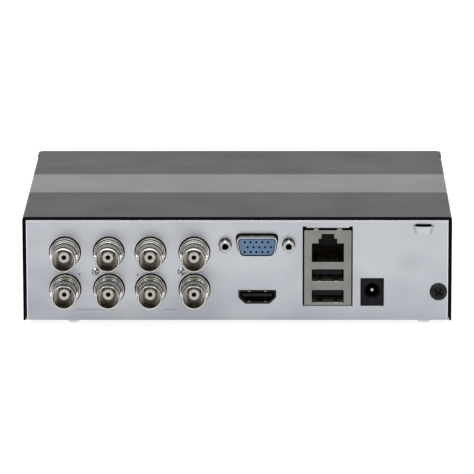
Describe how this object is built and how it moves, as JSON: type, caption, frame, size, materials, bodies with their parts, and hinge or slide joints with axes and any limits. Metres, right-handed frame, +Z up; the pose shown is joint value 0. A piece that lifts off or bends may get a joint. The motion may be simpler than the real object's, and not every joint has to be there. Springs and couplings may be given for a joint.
{
  "type": "dvr recorder",
  "caption": "Compact steel-cased video recorder with coaxial inputs, monitor, network and USB sockets on the rear and a hard drive inside; the cover lifts off.",
  "frame": {"origin": "centre of the overall box, on the surface that the feet stand on", "axes": "+X along the connector panel, -Y out of the connector panel, +Y to the front bezel, +Z up"},
  "size_m": [0.169, 0.139, 0.0442],
  "materials": {
    "zinc_steel": "satin zinc-plated sheet steel",
    "black_paint": "black satin powder coat on sheet steel",
    "black_plastic": "black satin moulding",
    "connector_plastic": "black matte moulding",
    "clear_plastic": "clear moulding, glossy",
    "foot_rubber": "pale grey rubber, matte",
    "black_screw": "black oxide, satin",
    "nickel_plate": "nickel plated, semi-bright",
    "ivory_plastic": "ivory moulding",
    "blue_plastic": "blue moulding",
    "tinned_steel": "tinned or nickel-plated thin steel",
    "circuit_board": "green solder mask over fibreglass",
    "chip_package": "black epoxy",
    "bare_aluminium": "bare aluminium, satin",
    "drive_casting": "cast aluminium, satin",
    "platter_mirror": "polished disc",
    "cable_jacket": "soft vinyl jacket"
  },
  "bodies": {
    "chassis": {"base_chassis": "zinc_steel", "front_bezel": "black_plastic", "bnc_block_left": "connector_plastic", "bnc_block_right": "connector_plastic", "vga_riser": "connector_plastic", "hdmi_tongue": "connector_plastic", "rj45_insert": "connector_plastic", "usb_insert": "connector_plastic", "dc_jack_body": "connector_plastic", "cell_holder": "connector_plastic", "sata_plug": "connector_plastic", "sata_socket": "connector_plastic", "light_pipe": "clear_plastic", "foot_front_left": "foot_rubber", "foot_front_right": "foot_rubber", "foot_rear_left": "foot_rubber", "foot_rear_right": "foot_rubber", "cover_screw": "black_screw", "drive_screw_1": "black_screw", "drive_screw_2": "black_screw", "drive_screw_3": "black_screw", "drive_screw_4": "black_screw", "bnc_shell_1": "nickel_plate", "bnc_shell_2": "nickel_plate", "bnc_shell_3": "nickel_plate", "bnc_shell_4": "nickel_plate", "bnc_shell_5": "nickel_plate", "bnc_shell_6": "nickel_plate", "bnc_shell_7": "nickel_plate", "bnc_shell_8": "nickel_plate", "vga_jackscrew_left": "nickel_plate", "vga_jackscrew_right": "nickel_plate", "dc_jack_pin": "nickel_plate", "bnc_insulator_1": "ivory_plastic", "bnc_insulator_2": "ivory_plastic", "bnc_insulator_3": "ivory_plastic", "bnc_insulator_4": "ivory_plastic", "bnc_insulator_5": "ivory_plastic", "bnc_insulator_6": "ivory_plastic", "bnc_insulator_7": "ivory_plastic", "bnc_insulator_8": "ivory_plastic", "vga_insulator": "blue_plastic", "bnc_block_screw_left": "tinned_steel", "bnc_block_screw_right": "tinned_steel", "vga_shell": "tinned_steel", "hdmi_shell": "tinned_steel", "jack_stack_shield": "tinned_steel", "backup_cell": "tinned_steel", "main_board": "circuit_board", "led_board": "circuit_board", "hdd_board": "circuit_board", "soc_chip": "chip_package", "soc_heatsink": "bare_aluminium", "hdd_lid": "bare_aluminium", "hdd_base": "drive_casting", "front_ribbon": "cable_jacket", "sata_cable": "cable_jacket"},
    "cover": {"top_cover": "black_paint"},
    "platter": {"hdd_platter": "platter_mirror"},
    "actuator": {"hdd_actuator": "bare_aluminium"}
  },
  "joints": [
    {"name": "cover_lift", "type": "slide", "parent": "chassis", "child": "cover", "axis": [0, 0, 1], "range_m": [0, 0.06]},
    {"name": "platter_spin", "type": "hinge", "parent": "chassis", "child": "platter", "pos_m": [-0.045, 0.021, 0.0102], "axis": [0, 0, 1], "continuous": true},
    {"name": "actuator_swing", "type": "hinge", "parent": "chassis", "child": "actuator", "pos_m": [0.004, 0.0351, 0.011], "axis": [0, 0, 1], "range_deg": [-26, 0]}
  ]
}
■ ■ ■ ■
### Work instructions
Copy out the whole listing exactly as written.

### Right answer
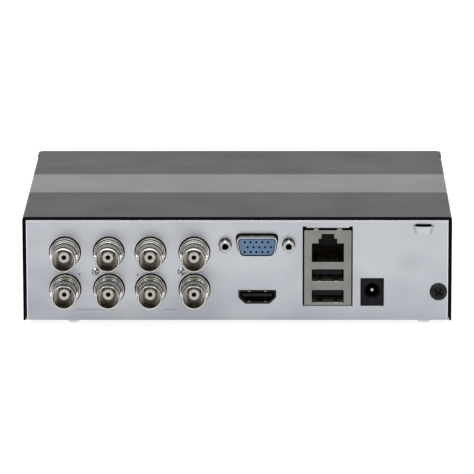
Describe how this object is built and how it moves, as JSON: type, caption, frame, size, materials, bodies with their parts, and hinge or slide joints with axes and any limits. Metres, right-handed frame, +Z up; the pose shown is joint value 0. A piece that lifts off or bends may get a joint. The motion may be simpler than the real object's, and not every joint has to be there. Springs and couplings may be given for a joint.
{
  "type": "dvr recorder",
  "caption": "Compact steel-cased video recorder with coaxial inputs, monitor, network and USB sockets on the rear and a hard drive inside; the cover lifts off.",
  "frame": {"origin": "centre of the overall box, on the surface that the feet stand on", "axes": "+X along the connector panel, -Y out of the connector panel, +Y to the front bezel, +Z up"},
  "size_m": [0.169, 0.139, 0.0442],
  "materials": {
    "zinc_steel": "satin zinc-plated sheet steel",
    "black_paint": "black satin powder coat on sheet steel",
    "black_plastic": "black satin moulding",
    "connector_plastic": "black matte moulding",
    "clear_plastic": "clear moulding, glossy",
    "foot_rubber": "pale grey rubber, matte",
    "black_screw": "black oxide, satin",
    "nickel_plate": "nickel plated, semi-bright",
    "ivory_plastic": "ivory moulding",
    "blue_plastic": "blue moulding",
    "tinned_steel": "tinned or nickel-plated thin steel",
    "circuit_board": "green solder mask over fibreglass",
    "chip_package": "black epoxy",
    "bare_aluminium": "bare aluminium, satin",
    "drive_casting": "cast aluminium, satin",
    "platter_mirror": "polished disc",
    "cable_jacket": "soft vinyl jacket"
  },
  "bodies": {
    "chassis": {"base_chassis": "zinc_steel", "front_bezel": "black_plastic", "bnc_block_left": "connector_plastic", "bnc_block_right": "connector_plastic", "vga_riser": "connector_plastic", "hdmi_tongue": "connector_plastic", "rj45_insert": "connector_plastic", "usb_insert": "connector_plastic", "dc_jack_body": "connector_plastic", "cell_holder": "connector_plastic", "sata_plug": "connector_plastic", "sata_socket": "connector_plastic", "light_pipe": "clear_plastic", "foot_front_left": "foot_rubber", "foot_front_right": "foot_rubber", "foot_rear_left": "foot_rubber", "foot_rear_right": "foot_rubber", "cover_screw": "black_screw", "drive_screw_1": "black_screw", "drive_screw_2": "black_screw", "drive_screw_3": "black_screw", "drive_screw_4": "black_screw", "bnc_shell_1": "nickel_plate", "bnc_shell_2": "nickel_plate", "bnc_shell_3": "nickel_plate", "bnc_shell_4": "nickel_plate", "bnc_shell_5": "nickel_plate", "bnc_shell_6": "nickel_plate", "bnc_shell_7": "nickel_plate", "bnc_shell_8": "nickel_plate", "vga_jackscrew_left": "nickel_plate", "vga_jackscrew_right": "nickel_plate", "dc_jack_pin": "nickel_plate", "bnc_insulator_1": "ivory_plastic", "bnc_insulator_2": "ivory_plastic", "bnc_insulator_3": "ivory_plastic", "bnc_insulator_4": "ivory_plastic", "bnc_insulator_5": "ivory_plastic", "bnc_insulator_6": "ivory_plastic", "bnc_insulator_7": "ivory_plastic", "bnc_insulator_8": "ivory_plastic", "vga_insulator": "blue_plastic", "bnc_block_screw_left": "tinned_steel", "bnc_block_screw_right": "tinned_steel", "vga_shell": "tinned_steel", "hdmi_shell": "tinned_steel", "jack_stack_shield": "tinned_steel", "backup_cell": "tinned_steel", "main_board": "circuit_board", "led_board": "circuit_board", "hdd_board": "circuit_board", "soc_chip": "chip_package", "soc_heatsink": "bare_aluminium", "hdd_lid": "bare_aluminium", "hdd_base": "drive_casting", "front_ribbon": "cable_jacket", "sata_cable": "cable_jacket"},
    "cover": {"top_cover": "black_paint"},
    "platter": {"hdd_platter": "platter_mirror"},
    "actuator": {"hdd_actuator": "bare_aluminium"}
  },
  "joints": [
    {"name": "cover_lift", "type": "slide", "parent": "chassis", "child": "cover", "axis": [0, 0, 1], "range_m": [0, 0.06]},
    {"name": "platter_spin", "type": "hinge", "parent": "chassis", "child": "platter", "pos_m": [-0.045, 0.021, 0.0102], "axis": [0, 0, 1], "continuous": true},
    {"name": "actuator_swing", "type": "hinge", "parent": "chassis", "child": "actuator", "pos_m": [0.004, 0.0351, 0.011], "axis": [0, 0, 1], "range_deg": [-26, 0]}
  ]
}